I am thinking of several scenarios to use with network mode but I get a bit confused as I want to be able to utilize the options network mode has.

Once I understand all of this I would like to ad a sub but first things first. What would help a lot is if I could see some existing wiring diagrams showing different setups.


----------



## gijoe (Mar 25, 2008)

To take advantage of network mode you should run a 4 channel amp, one channel to each tweeter, and each mid. That's what the head unit is designed for. It's not really designed to run a proper 2-way front stage (active) and rear fill. If you really want to optimize things, ditch the rear speakers, and fun the fronts active, without the passive crossovers.


----------



## CrossFired (Jan 24, 2008)

You'll need to run in standard mode with your speakers.


----------



## movingzachb (Dec 13, 2013)

gijoe said:


> To take advantage of network mode you should run a 4 channel amp, one channel to each tweeter, and each mid. That's what the head unit is designed for. It's not really designed to run a proper 2-way front stage (active) and rear fill. If you really want to optimize things, ditch the rear speakers, and fun the fronts active, without the passive crossovers.


So the wiring for this would be:
PRS High RCA's to Front 4 channel amp 1-2 for tweeters 
PRS Mid RCA's to Front 4 channel amp 3-4 to for mid.

Right?
It seems with this setup the PRS isn't designed to run rear speakers because obviously your using up all the outputs for the front stage right? And if you did want to run rear speakers with the settings this way - how would the 80 PRS fade - I assume it wouldn't.

Or is it possible some way to run the rear speakers in the same fashion? Because it seems in standard mode you would not have control over the crossovers for the highs and mids separately as you would in network mode.


----------



## Socalstangman (Sep 20, 2011)

movingzachb said:


> So the wiring for this would be:
> PRS High RCA's to Front 4 channel amp 1-2 for tweeters
> PRS Mid RCA's to Front 4 channel amp 3-4 to for mid.
> 
> ...



This setup would be correct. You CAN NOT run rears in network mode. Who needs them anyway???


----------



## gijoe (Mar 25, 2008)

movingzachb said:


> So the wiring for this would be:
> PRS High RCA's to Front 4 channel amp 1-2 for tweeters
> PRS Mid RCA's to Front 4 channel amp 3-4 to for mid.
> 
> ...


Stereo does not contain rear information, stereo is front only. We've come to expect rear speakers in our cars, but they ruin the effect that stereo was designed to create. Unless you can run highly processes rear speakers, they will hurt the stereo image. 
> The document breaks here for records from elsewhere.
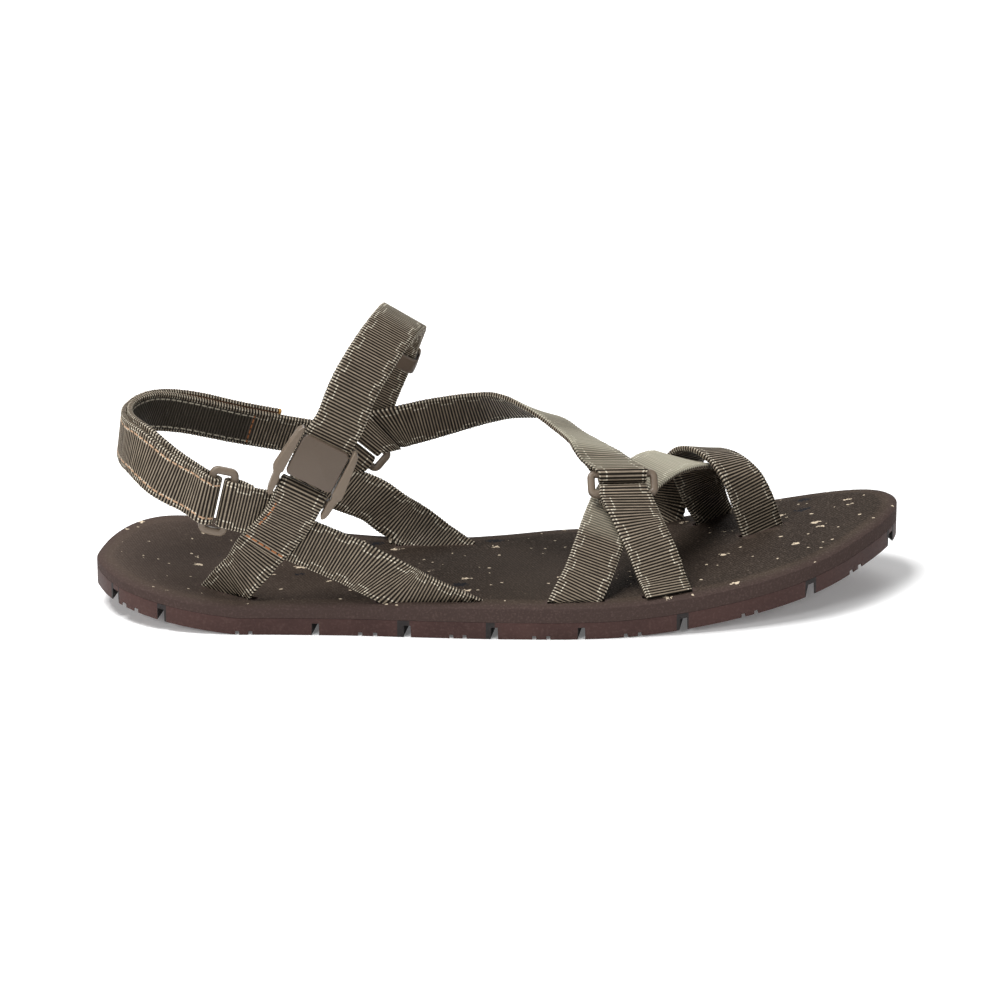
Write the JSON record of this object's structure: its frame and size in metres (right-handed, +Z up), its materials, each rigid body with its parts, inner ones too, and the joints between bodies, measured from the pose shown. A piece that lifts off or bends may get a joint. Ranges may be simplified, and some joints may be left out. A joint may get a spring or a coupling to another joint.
{
  "type": "huarache sandal",
  "caption": "Right huarache sandal with webbing straps, three rings and an ankle buckle on a thin flexible sole with toe spring and tread",
  "frame": {"origin": "on the floor under the middle of the sandal's bounding box", "axes": "+X toward the toe, +Y toward the inner (medial) side of the foot, +Z up"},
  "size_m": [0.272, 0.094, 0.1028],
  "materials": {
    "rubber": "satin",
    "footbed": "matte, fine canvas grain with cork flecks",
    "webbing": "ribbed woven webbing",
    "plastic": "satin"
  },
  "bodies": {
    "root": {"outsole": "rubber", "footbed": "footbed", "ankle_strap": "webbing", "front_leg_strap": "webbing", "heel_strap": "webbing", "instep_strap": "webbing", "lateral_strap": "webbing", "medial_strap": "webbing", "toe_base_strap": "webbing", "toe_loop": "webbing", "buckle_frame": "plastic", "buckle_plate": "plastic", "front_ring": "plastic", "heel_ring": "plastic", "keeper": "plastic", "medial_ring": "plastic"}
  },
  "joints": []
}
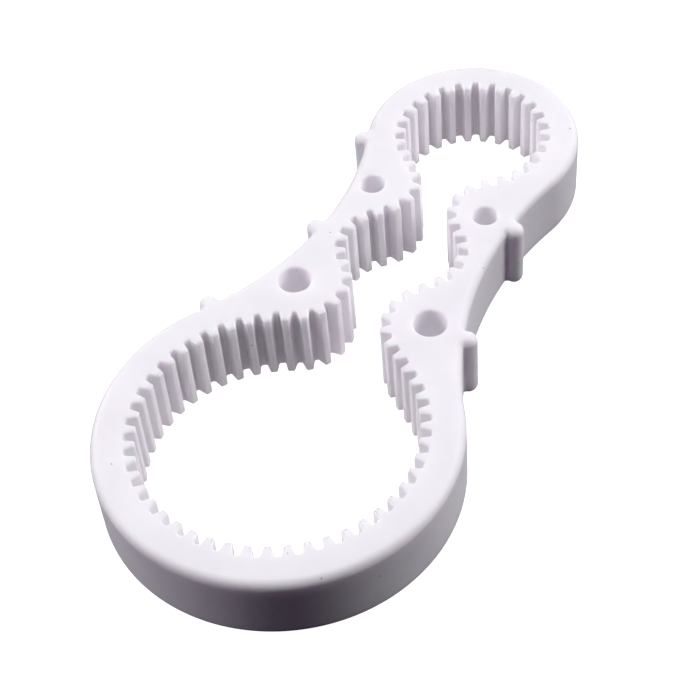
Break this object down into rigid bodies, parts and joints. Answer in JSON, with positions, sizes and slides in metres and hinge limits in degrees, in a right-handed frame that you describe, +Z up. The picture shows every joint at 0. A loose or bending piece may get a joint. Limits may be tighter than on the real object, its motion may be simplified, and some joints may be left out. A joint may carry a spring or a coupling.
{
  "type": "closed-loop internal rack",
  "caption": "Flat plastic track whose inner wall carries rack teeth all round: a wide ring and a small loop joined by a lobed channel for a pinion to roll through.",
  "frame": {"origin": "centre of the outline's box, on the flat underside", "axes": "+Z up through the thickness; +Y along the length, from the wide ring towards the small loop; +X towards the side with fewer lugs"},
  "size_m": [0.061, 0.1262, 0.0136],
  "materials": {
    "white_plastic": "satin"
  },
  "bodies": {
    "root": {"closed_loop_rack": "white_plastic"}
  },
  "joints": []
}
You can probably run rears off of the head unit, but whichever signal you pull (mids would be best) will have the same tuning that you applied to the front. If you want to take advantage of the tuning features that the 80prs has, and run an active 2-way front stage, you should either scrap the rear speakers, or run them off of the head unit (mid) and keep them very low. I'm not sure how well the 80prs handles running both high and low level for the same channel, but I'm certain plenty of people on here have done it.


----------



## movingzachb (Dec 13, 2013)

gijoe said:


> Stereo does not contain rear information, stereo is front only. We've come to expect rear speakers in our cars, but they ruin the effect that stereo was designed to create. Unless you can run highly processes rear speakers, they will hurt the stereo image.
> 
> You can probably run rears off of the head unit, but whichever signal you pull (mids would be best) will have the same tuning that you applied to the front. If you want to take advantage of the tuning features that the 80prs has, and run an active 2-way front stage, you should either scrap the rear speakers, or run them off of the head unit (mid) and keep them very low. I'm not sure how well the 80prs handles running both high and low level for the same channel, but I'm certain plenty of people on here have done it.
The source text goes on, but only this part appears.